Press Esc to hide this help

Running Triage

Triage runs in a coding agent — yours, launched for a few minutes with one job: organize the open backlog, then stop. There are three ways to start it.

From the Cockpit

Click Triage in the Backlog masthead. nitpin launches your configured agent headlessly, shows a “Triaging the backlog…” progress row (with a Cancel), tints the chrome slate-violet while it runs, and regroups the Backlog live as the clusters land.

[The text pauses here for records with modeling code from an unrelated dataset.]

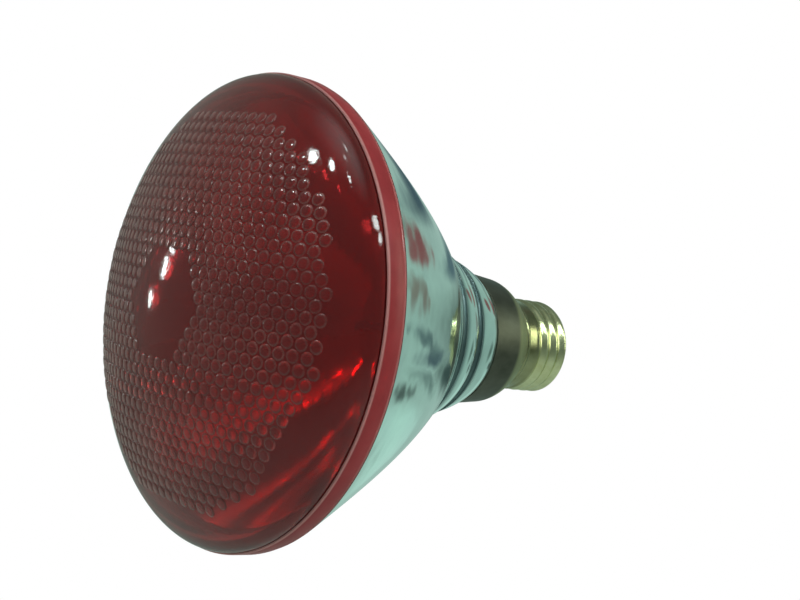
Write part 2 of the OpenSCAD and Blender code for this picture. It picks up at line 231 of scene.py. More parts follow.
def card(name, across, up, wide, tall, colour, strength=1.0, soft=0.0, ragged=0.0, lean=0.0, near=0.0):
    """A glowing card that faces the lamp. Its place, size and lean are in degrees, seen from it."""
    bpy.ops.mesh.primitive_grid_add(x_subdivisions=2, y_subdivisions=2, size=2 * CARD_HALF)
    panel = bpy.context.object
    panel.name = name
    distance = CARD_DISTANCE - near
    sight = heading(across, up)
    helper = Vector((0, 0, 1)) if abs(sight.z) < 0.9 else Vector((0, 1, 0))
    placed = look_from(LAMP_MIDDLE + sight * distance, LAMP_MIDDLE, helper)
    width = 2 * distance * math.tan(math.radians(wide / 2))
    height = 2 * distance * math.tan(math.radians(tall / 2))
    turn = Matrix.Rotation(math.pi, 4, "Y") @ Matrix.Rotation(math.radians(lean), 4, "Z")
    panel.matrix_world = placed @ turn @ Matrix.Diagonal((width, height, 1, 1))
    panel.data.materials.append(glow(name, colour, strength, soft, ragged))
    panel.visible_camera = False
    panel.visible_shadow = False
    return panel


print("cards stand", CARD_DISTANCE, "m from the lamp")

# %% [markdown]
# The small bright lights make the crisp sparkles on the shoulder and the middle of the lens. Each
# one's direction is the mirror direction at the place where its sparkle sits. A large soft card
# overhead lays the pale veil over the top of the glass, and a tall one stands for a window.

# %% Lights
COOL = (0.86, 1.0, 0.97)
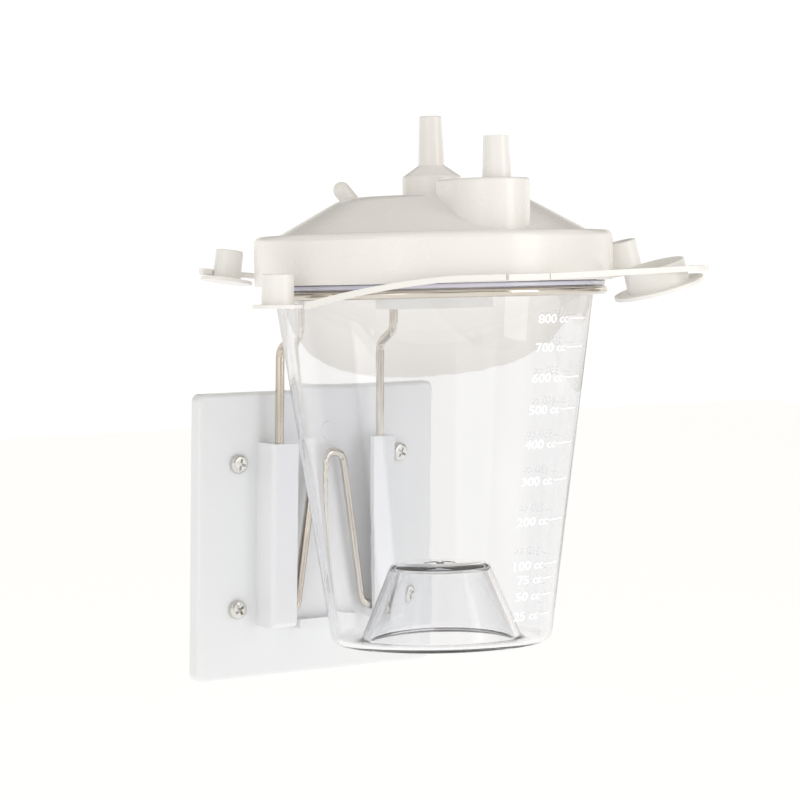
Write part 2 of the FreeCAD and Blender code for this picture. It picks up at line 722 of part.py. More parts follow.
STUB_LEAN = FreeCAD.Rotation(Z_AXIS, FreeCAD.Vector(-0.62, 0.12, 0.78))
stub_root = FreeCAD.Vector(-value("stub_left"), value("stub_back"), value("stub_high"))
stub_top = stub_root + STUB_LEAN.multVec(FreeCAD.Vector(0, 0, value("stub_tall")))
stub = lid.newObject("PartDesign::AdditiveCylinder", "Stub")
stub.setExpression("Radius", "Dims.stub_radius")
stub.setExpression("Height", "Dims.stub_tall")
stub.Placement = FreeCAD.Placement(stub_root, STUB_LEAN)
doc.recompute()
stub_end = lid.newObject("PartDesign::AdditiveSphere", "StubEnd")
stub_end.setExpression("Radius", "Dims.stub_radius")
stub_end.Placement.Base = stub_top
doc.recompute()

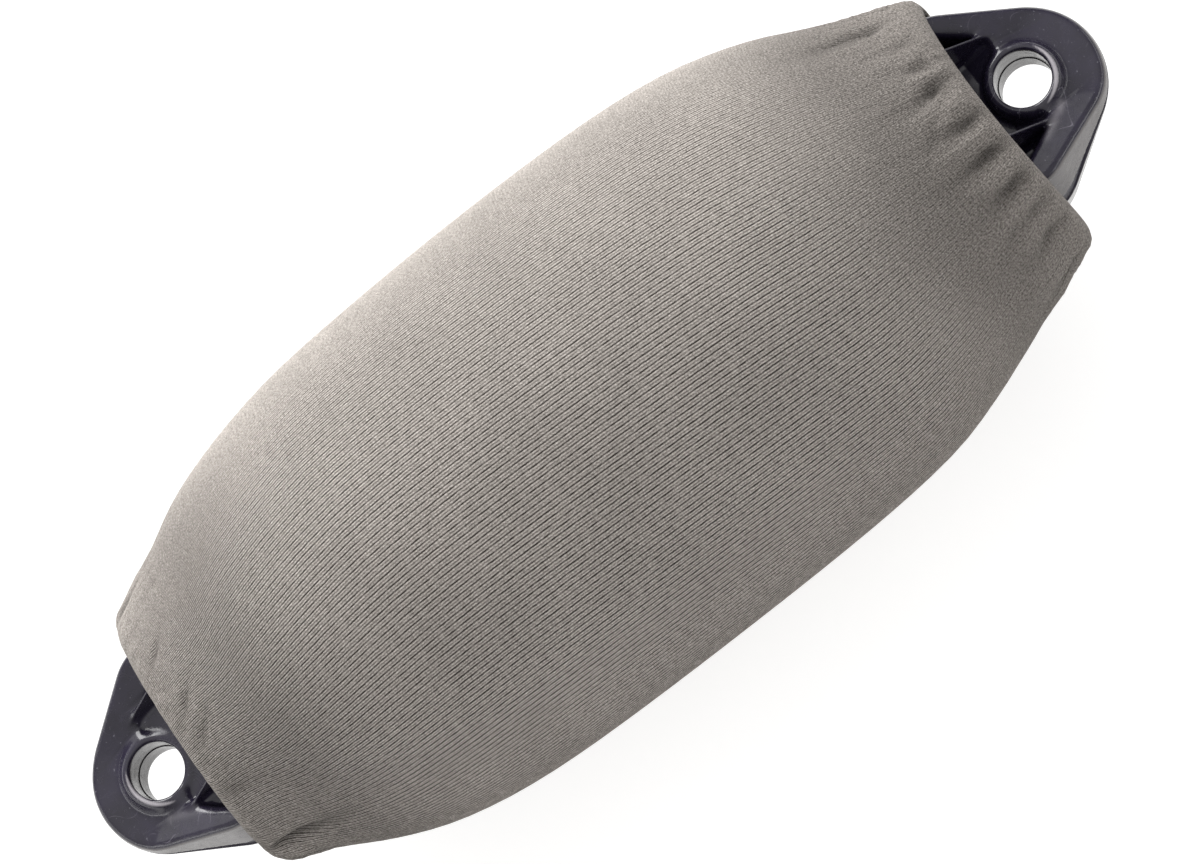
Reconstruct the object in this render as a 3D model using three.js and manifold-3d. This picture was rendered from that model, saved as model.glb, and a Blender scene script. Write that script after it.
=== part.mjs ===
// A knitted fender cover stretched over an inflatable boat fender that lies on its side.
// Millimetres, +Z up, +X along the fender. The origin is under the middle, on the surface.

import * as THREE from 'three';
import { mergeVertices } from 'three/addons/utils/BufferGeometryUtils.js';
import Module from 'manifold-3d';

const wasm = await Module();
wasm.setup();

// Driving dimensions
const overallLength = 760;        // eye tip to eye tip
const restDepth = 3.6;            // how far the round side is pressed flat underneath
const clothThickness = 2.5;
const seatGap = 1.3;              // cloth to the fender's skin
const joinGap = 0.3;              // between the fender's body and its eye ends

// The sleeve's outer form, one row for each section: place along X, mean radius, and the
// sideways shift of its centre
const sections = [
  { at: -300, radius: 91, shift: -0.8 },
  { at: -276, radius: 102, shift: 0.2 },
  { at: -252, radius: 113.4, shift: -1.8 },
  { at: -228, radius: 125.2, shift: -1.5 },
  { at: -204, radius: 133.8, shift: -1.4 },
  { at: -170, radius: 141.7, shift: -0.9 },
  { at: -130, radius: 147.1, shift: 0 },
  { at: -75, radius: 149.9, shift: 0.2 },
  { at: 0, radius: 151.1, shift: 0 },
  { at: 75, radius: 150.3, shift: -0.9 },
  { at: 130, radius: 147.4, shift: -1.9 },
  { at: 170, radius: 142, shift: -2.8 },
  { at: 204, radius: 132.4, shift: -3.2 },
  { at: 228, radius: 123.2, shift: -4 },
  { at: 252, radius: 112.4, shift: -6 },
  { at: 276, radius: 103, shift: -7.2 },
  { at: 300, radius: 93.5, shift: -7 },
];

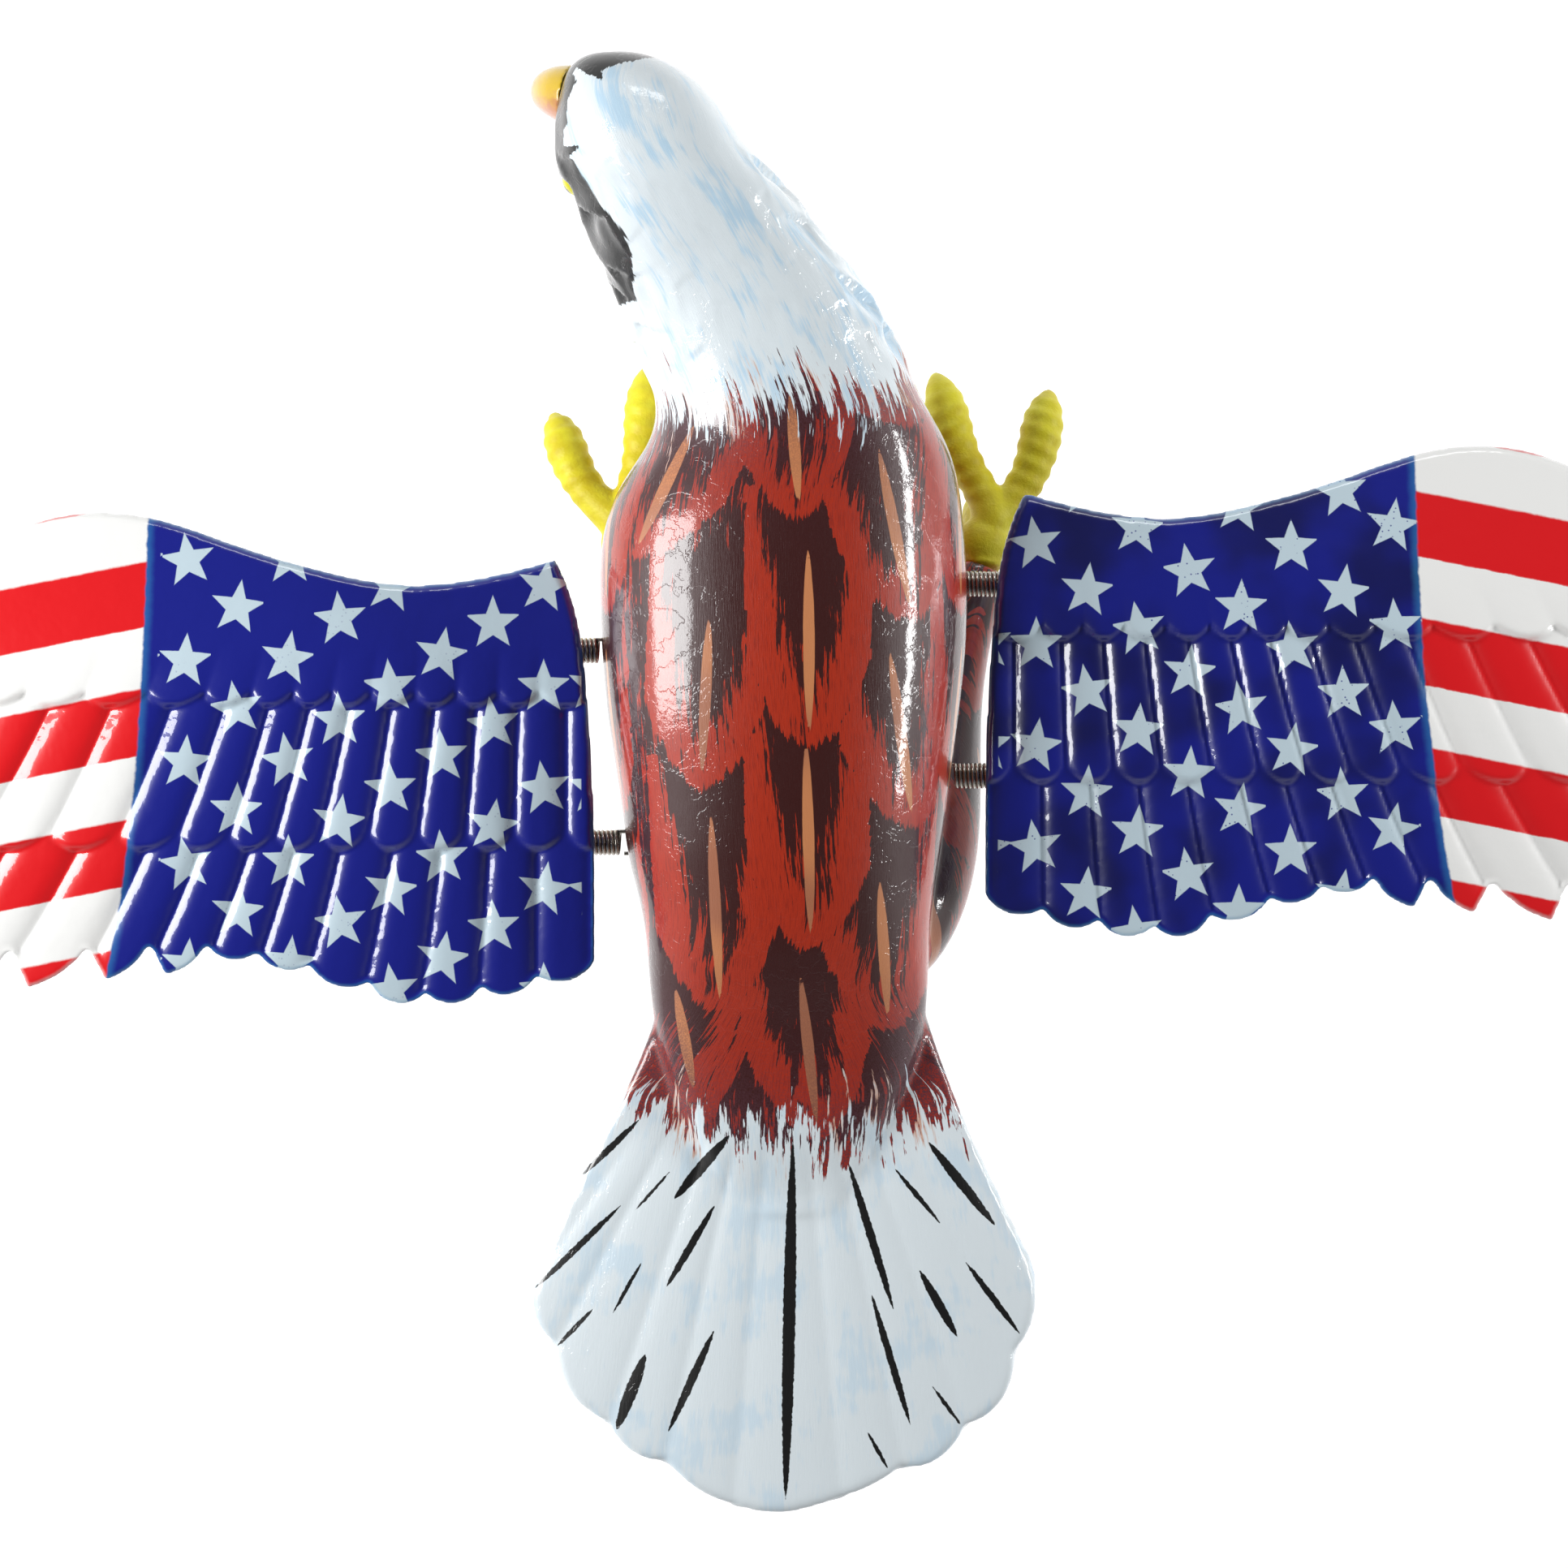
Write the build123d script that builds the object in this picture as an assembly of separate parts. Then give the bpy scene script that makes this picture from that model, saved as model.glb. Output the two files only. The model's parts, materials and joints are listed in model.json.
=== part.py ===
from build123d import *
import os
from math import cos, sin, pi, radians, degrees, atan2, copysign

# Motion wing decoy: a hollow painted eagle on a garden stake, its head turned to its left,
# with two moulded wings that each hang from a pair of coil springs and flap in the wind.
# Millimetres. +Z is up, +Y is forward to the head and +X is the bird's right.
# The origin is the mouth of the stake socket in the belly.

# ---- driving dimensions -------------------------------------------------------------------
wall = 2.2                    # thickness of the two body shells
part_z = 40.0                 # height of the shells' parting plane and of the spring axes
squareness = 2.3              # superellipse power of the body's sections

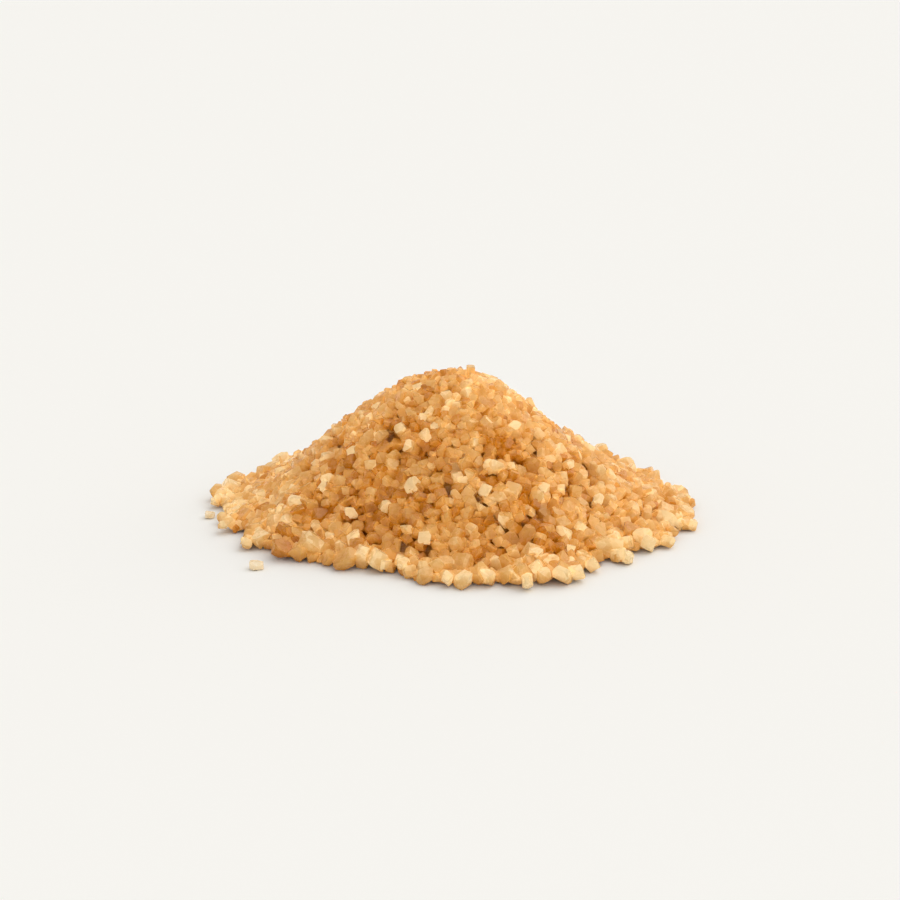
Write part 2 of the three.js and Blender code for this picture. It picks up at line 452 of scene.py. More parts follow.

Which agent and model run is set by the Triage row in Settings › AI Agents › Models.

From your coding agent

Type /nitpin triage in your agent, or ask it to “triage the nitpin backlog”. Same result, but interactive: you can watch it reason and answer questions. The agent reads the open issues, peeks at screenshots only where the text is ambiguous, splits anything incoherent, groups the rest, and stops without fixing.

From a terminal

nitpin triage --run                 # launch the configured agent headlessly
nitpin triage --run --harness codex # pin a specific agent
nitpin triage --run --only 3,5,8    # re-triage just these issues, merging in
nitpin clusters                     # print the current clusters

--only is a partial re-triage: the named issues are re-placed while every other cluster, override, and brief stays put.

When to re-run it

Triage isn’t one-shot — backlogs drift as you keep capturing. The auto-triage setting (per project, with a machine-wide default) watches the ratio of unclustered to clustered issues and recommends a re-triage when the pile outgrows the plan: Off / Suggest at 2× / 3× / 5×. Agents see the same recommendation and will re-triage before starting work when it’s warranted; your drag-corrections survive.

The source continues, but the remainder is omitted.